True for a single-lane road, but what if you were on a dual carriage-way? Being in the inside lane places you further from the centre of the road, if you’re seated on the right-hand side of the vehicle. You’d be closer to the centre of the road if you sat in the middle of the car.
Not that it matters, but our (British-made) fire trucks here have center driver positions.
I would point out it is legal in the US to have right-hand drive car. (Subaru used to sell them to rural mail delivery people.) In the UK you can have a left-hand drive car. (Years ago you had to have a warning sign on the back.)
So why not a center-hand driver’s seat?
(Even better, lets go for a center-hand gas cap.)
It would be very unlikely for me to be seated on the right-hand side of a vehicle, unless I was driving in the UK.
There used to be a French sports-car manufacturer - Matra, I think it was - which had a model with a central front seat, with a passenger seat on either side. For taking your wife and mistress away on a dirty weekend, presumably.
Got one! My 1985 Buick LeSabre (AKA The Big Comfy Couch) has a center mounted gas cap. It’s right behind the spring mounted license plate frame.
I believe my wife’s old Plymouth Duster had a center cap also. I wish they brought them back, since it would give a greater choice of gas pumps to use.
Of course, a car could have a gas cap on BOTH SIDES!!!
Oops, substitute RHS for LHS.
Driving in the inside lane places you further from the centre of the road, if you’re seated on the LEFT-hand side of the vehicle. You’d be closer to the centre of the road if you sat in the middle of the car.
Almost certain that some models of Jaguar are produced that way. My '77 Plymouth had a center cap behind a flipper door that lived between the taillights. Weren’t there a few years of Corvette that had the filler dead center, right behind the rear window?
For the McLaren, there’s no passenger seat, sort of. Because of US airbag laws, they strip them out of the car before they ship them to the US, then they sell them as an “optional accessory” that the owner has to install himself. When Tucker originally design his car, of course, there were no airbags, so that wasn’t an issue. The seating arrangement was triangular, with the driver’s seat placed well forward of the passenger seats, and slightly farther forward in the car than a conventional driver’s seat. This gave the driver a panoramic view of the road, with a wider field of view than is currently available.

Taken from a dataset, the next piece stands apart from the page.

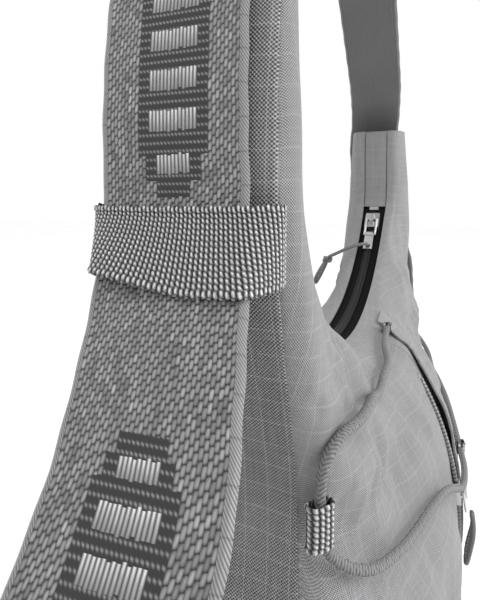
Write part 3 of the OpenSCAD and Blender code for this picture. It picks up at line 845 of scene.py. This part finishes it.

I’m not sure I get the “where’s the passenger seat?” question. Vehicles with bench seats can accommodate three across, generally, whether they’re in the front or the back. So a centrally located driver could install his hot babes on both sides of him.
Actually, with drive-by-wire, you could put the driver anywhere in the car you wanted. No mechanical reason to prefer any location at all.
1966 Mk2 Triumph Spitfire. Oh god, I miss that car.
Tiff Needell, Top Gear presenter and retired crap Formula One driver summed up the McLaren’s seating arrangement best (paraphrased):
“I’ll take the Lamborghini over the McLaren any day because I’d rather not cruise down the Bois Boulougne at the level of my wife’s knees.”
The McLaren F1, you see, had two passenger seats set behind and outside the driver’s seat in such a way that they pointed slightly to their respective sides. A novel arrangement and certainly space-efficient, but just not conducive to the primary purpose of any six-figure supercar: letting you swish by in style.
Matra considered a central-driver’s-seat arrangement on the Bagheera, but it was put into production with a more conventional “three-seats-across, driver on the left” arrangement because a central seating position would have required the steering and drivetrain to be designed from scratch.
Do they still make vehicles with bench seats? Are they even legal anymore?
Yeah, my parents Buick’s got 'em. Why would they be illegal?
This isn’t correct if I’m reading you correctly. If you’re in the US, you’re on the left side of your car, and on the inside lane, the main divider (center of the road) will be to your immediate left, hence you’re as close as you can be to oncoming traffic.
In Euorpe, the reverse is true - right side of the car, main divider to your immediate right.
You could make a case that putting you in the center of the car lets you see traffic to your left and right equally, but oncoming traffic presents the greater risk of a catastrophic collision.
All countries in Europe drive the correct way, except them crazy Brits on the left side.